One thing that makes Stryker unique is the core belief that our employees have the power to forge their own career paths – and where you start doesn’t limit where you’ll end up. In 2017, Chantelle knew she wanted to break into medical education but didn’t have the experience - yet. She got her foot in the door at Stryker working as a contract Candidate Care Specialist in Canada, eventually working her way through several roles and businesses before landing her dream job as an Associate Program Manager of Medical Education for our Orthopaedic Instruments business in the United States.
How did she do it? What did she learn along the way? Chantelle shared a few lessons she learned along her inspiring journey.
Here’s what she had to say:
1. “If you want to break into an industry, you have to be willing to start again at the bottom."
When Chantelle started at Stryker, she was coming from a previous career that had left her feeling dissatisfied. She shared, “People can have the skill sets and personality for different roles, but it doesn’t necessarily mean they’re going to be fulfilled.” Recognizing her desire for a career that she loved, she was ready to chase her dreams of working in medical education.
The biggest lesson she learned when starting over? It’s crucial to be willing to start at the bottom when entering a new industry and that, ultimately, your experience will pay off. She shared, "If you're committed to that goal and building your own personal and professional development, it's going to come in time." Your journey may begin with an entry-level position, but the skills you acquire will set the foundation for your future success.

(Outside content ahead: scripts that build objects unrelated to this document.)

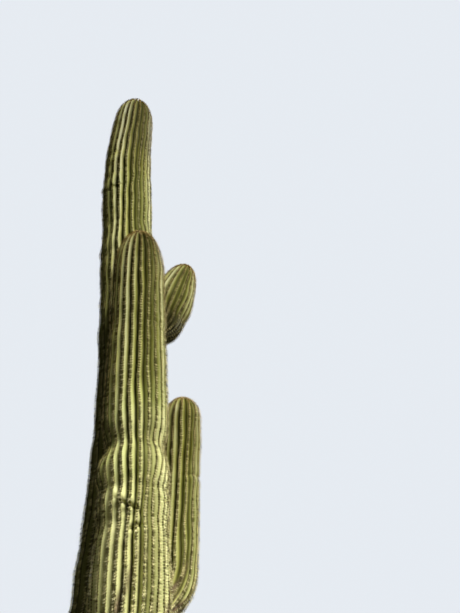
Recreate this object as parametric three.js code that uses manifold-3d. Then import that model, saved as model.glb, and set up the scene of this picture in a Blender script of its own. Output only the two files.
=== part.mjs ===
// A tall saguaro cactus: one ribbed trunk and three ribbed arms, each with a woolly cushion on its tip.
// Millimetres, +Z up. The origin is on the ground under the middle of the trunk.
// The large arm stands on the -Y side.

import * as THREE from "three";
import { mergeVertices } from "three/addons/utils/BufferGeometryUtils.js";
import Module from "manifold-3d";

const wasm = await Module();
wasm.setup();

// Driving dimensions of the trunk
const TRUNK = {
  height: 8610,
  radius: 252,
  ribs: 22,
  dome: 480, // length of the tip that rounds over
  lean: 396, // how far the tip stands to -X of the foot
  leanStart: 3250, // height where the trunk starts to lean
  leanLength: 4900, // height over which it leans
  flare: 0.24, // how much wider the trunk is where it meets the ground
  flareHeight: 170, // height over which the root flare fades
  foot: 0.93, // the corky foot is this share of the full radius
  footHeight: 2300, // height where the trunk is full again
  corkHeight: 1500, // height where the grooves are full
  ringSpacing: 380,
};

// Where the trunk narrows for good: from height, over length, share of the radius
const TRUNK_TAPERS = [
  [4000, 3000, 0.035],
  [6850, 1750, 0.115],
];

// Pinches round the trunk: height, share of the radius lost, half-length. A negative share is a bulge.
const TRUNK_PINCHES = [
  [1480, 0.025, 80],
  [2740, 0.03, 90],
  [3900, 0.02, 90],
  [4680, 0.035, 130],
  [5420, 0.025, 80],
  [6290, 0.06, 150],
  [7165, 0.025, 70],
];

// Driving dimensions of the ribs, the same on every stem
const RIB_DEPTH = 0.155; // depth of a groove as a share of the stem's radius
const RIB_POINTS = [-0.17, 0.17, 0.5]; // where one rib is sampled: two sides of its crest, then its groove
const NECK_GROOVE = 0.35; // share of the groove that is left at a neck or at the corky foot

// How the parts meet
const CLEARANCE = 0.32; // between two flat faces
const RIB_CLEARANCE = 0.62; // from the trunk's ribs outwards, which leaves 0.3 on a groove's side
const HEIGHT_STEP = 0.05; // between the points that give a stem's direction

// The rounded tips and their woolly cushions
const DOME_POWER = 2.2; // 2 is a true ellipse, and more is blunter
const DOME_STEPS = 6;
const CROWN_SEAT = 0.15; // radius of the flat that carries the cushion, as a share of the stem's radius
const CROWN_WIDTH = 0.85; // radius of the cushion as a share of its flat
const CROWN_RISE = 0.1; // height of the cushion as a share of the stem's radius
const CROWN_SIDES = 16;
const CROWN_STEPS = 5;

// The arms. Each leaves the trunk's middle line at its root height, and its stem stands at its reach.
const ARMS = [
  {
    name: "front_arm",
    colour: 0x8b8a4b,
    rootHeight: 1790,
    reach: 663,
    bearing: -71, // degrees from +X
    elbowRise: 560,
    top: 5570,
    radius: 212,
    dome: 540,
    ribs: 22,
    neck: 0.7, // radius at the trunk as a share of the stem's
    neckEnd: 0.3, // share of the elbow that is all neck
    drift: -228, // how far the tip stands to +X of the stem's foot
    tapers: [[3200, 1900, 0.06]],
    pinches: [
      [2700, -0.035, 200],
      [3030, 0.05, 70],
      [3245, 0.055, 45],
      [3550, 0.165, 90],
      [4480, 0.025, 80],
    ],
    elbowRings: 8,
    ringSpacing: 260,
  },
  {
    name: "side_arm",
    colour: 0x87864a,
    rootHeight: 5040,
    reach: 421,
    bearing: 55,
    elbowRise: 364,
    top: 6135,
    radius: 181,
    dome: 421,
    ribs: 20,
    neck: 0.3,
    neckEnd: 0.5,
    drift: 189,
    tapers: [],
    pinches: [[5624, -0.196, 167]],
    elbowRings: 12,
    ringSpacing: 120,
  },
  {
    name: "rear_arm",
    colour: 0x84834a,
    rootHeight: 2680,
    reach: 562,
    bearing: 50,
    elbowRise: 470,
    top: 4600,
    radius: 156,
    dome: 215,
    ribs: 16,
    neck: 0.6,
    neckEnd: 0.3,
    drift: -18,
    tapers: [],
    pinches: [[3900, 0.05, 80]],
    elbowRings: 8,
    ringSpacing: 300,
  },
];

const GREEN = 0x8c8b4c;
const WOOL = 0xa8946a;

const smoothstep = (t) => THREE.MathUtils.smoothstep(t, 0, 1);
const mix = THREE.MathUtils.lerp;

// A pinch is a bell-shaped loss of radius round one height.
function pinched(height, pinches) {
  return pinches.reduce(
    (kept, [at, loss, half]) => kept * (1 - loss * Math.exp(-(((height - at) / half) ** 2))),
    1,
  );
}

// A stem that narrows for good keeps this share of its radius at a height.
function tapered(height, tapers) {
  return tapers.reduce((kept, [from, length, loss]) => kept - loss * smoothstep((height - from) / length), 1);
}

// The rounding of a tip, from 0 at its end to 1 where the stem is full: a quarter of a full ellipse.
function domed(fromTip, dome) {
  const t = THREE.MathUtils.clamp(fromTip / dome, 0, 1);
  return Math.sqrt(1 - Math.pow(1 - t, DOME_POWER));
}

// The groove across one rib: 0 on the rounded crest and 1 in the sharp valley.
const groove = (phase) => 1 - Math.abs(Math.cos(Math.PI * phase));

// How far back from a tip's end its flat lies, as a share of the dome.
const SEAT_SHARE = 1 - Math.pow(1 - CROWN_SEAT ** 2, 1 / DOME_POWER);

// The way a stem runs at t, found from two points of its middle line close to each other.
function direction(at, t, step) {
  return at(t + step).centre.sub(at(t - step).centre).normalize();
}

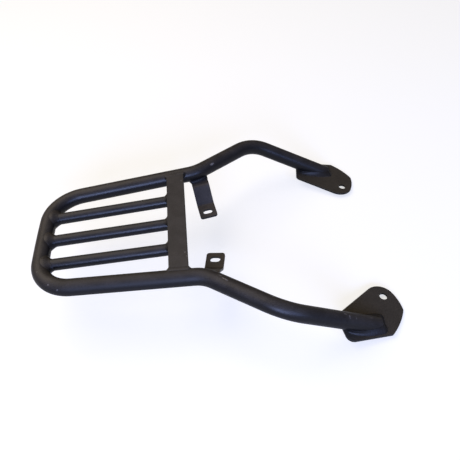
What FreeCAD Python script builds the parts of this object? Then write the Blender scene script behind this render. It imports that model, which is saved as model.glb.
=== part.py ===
import FreeCAD, Part
import math
import os

# A motorcycle luggage carrier welded from tube, strip and plate.
# Millimetres. +X is forward on the motorcycle, +Y its left side, +Z up.
# The origin is the middle of the cross plate's upper face.

# Hoop: one round tube bent round the rear, out into two arms and down into two legs.
# Its corners are the sharp corners of the tube's centreline, each with a bend radius.
HOOP_DIAMETER = 22.2
HOOP_WALL = 1.8
HOOP_RISE = 0.6
REAR_X = -182.5
REAR_HALF_WIDTH = 84.0
REAR_BOW = 1.8
REAR_BOW_SHARE = 0.86
REAR_BEND = 49.0
ARM_X = 30.5
ARM_HALF_WIDTH = 101.4
ARM_BEND = 45.0
LEG_X = 120.0
LEG_HALF_WIDTH = 164.9
LEG_DROP = 9.3
LEG_BEND = 59.0
LEG_PITCH = 31.8
LEG_TOE_IN = 5.2

# Slats: three round tubes that spread a little towards the front.
SLAT_NAMES = ("right", "middle", "left")
SLAT_DIAMETER = 16.0
SLAT_WALL = 1.5
SLAT_PITCH_REAR = 43.6
SLAT_PITCH_FRONT = 47.6
SLAT_SETBACK = 4.0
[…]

2. “People get caught up on your degrees and all of that. Your experiences and your personal brand are really what's going to carry you."
With a degree in sports management, Chantelle’s experience challenges the notion that your college major defines your path. Chantelle’s story highlights that experience and personal brand play a pivotal role in chasing your dreams. "Don't get caught up on those details," she advises, reinforcing the idea that who you are, your experiences, and how you apply your transferable skills matter most.
Despite not having a medical background, Chantelle used her on-the-job experiences to build her knowledge base and develop a personal brand that focuses on her skills, commitment to customer service, and dedication to medical education. This enthusiasm for continual growth and learning paid off. In 2023, Chantelle was recognized for playing a pivotal role in an education offering that was recognized as the “Best in-person program” for medical education during our Global Medical Education Summit.
3. “You might be their only interaction with Stryker, you might be their first, you might be their last. Make every interaction count.”
As a Candidate Care Specialist, Chantelle recognized the impact of being the first point of contact for potential hires, this skill is something she’s carried into each of her subsequent roles. Whether interacting with a candidate, a customer or colleague, Chantelle’s goal is to make every interaction count.
This mindset of prioritizing positive and meaningful connections has been a guiding principle throughout her life and led to her building lasting connections that have helped shape her career – including her first break into medical education. To stay at Stryker and continue to learn the business after her candidate care contract ended, Chantelle took on a role in customer service. She quickly realized this role wasn’t a fit, and was considering leaving Stryker. But she shared her goals with people in her Stryker network, and, because of her strong relationships and credibility, when the opportunity to cover maternity for someone on the medical education team came open, Chantelle was at the forefront of the team’s mind.
4. “Your best way to continue to advance is by getting formal feedback and not being afraid to ask."
Chantelle's career progression has involved continually seeking feedback and being willing to implement changes. She noted “What you think is landing and what your audience thinks is landing may not be in alignment.” Sometimes this requires sitting with the feedback and determining a path forward. Overall, she encourages individuals to ask for formal feedback, highlighting its role in personal and professional growth, sharing, “the best way to continue to advance is getting that formal feedback. All it’s going to do is make you better.”
Whether you're at the start of your career or considering a change in course, Chantelle’s non-traditional path from customer care to being honored for her innovative medical education programs is a reminder that when you chase your dreams, you just might catch them.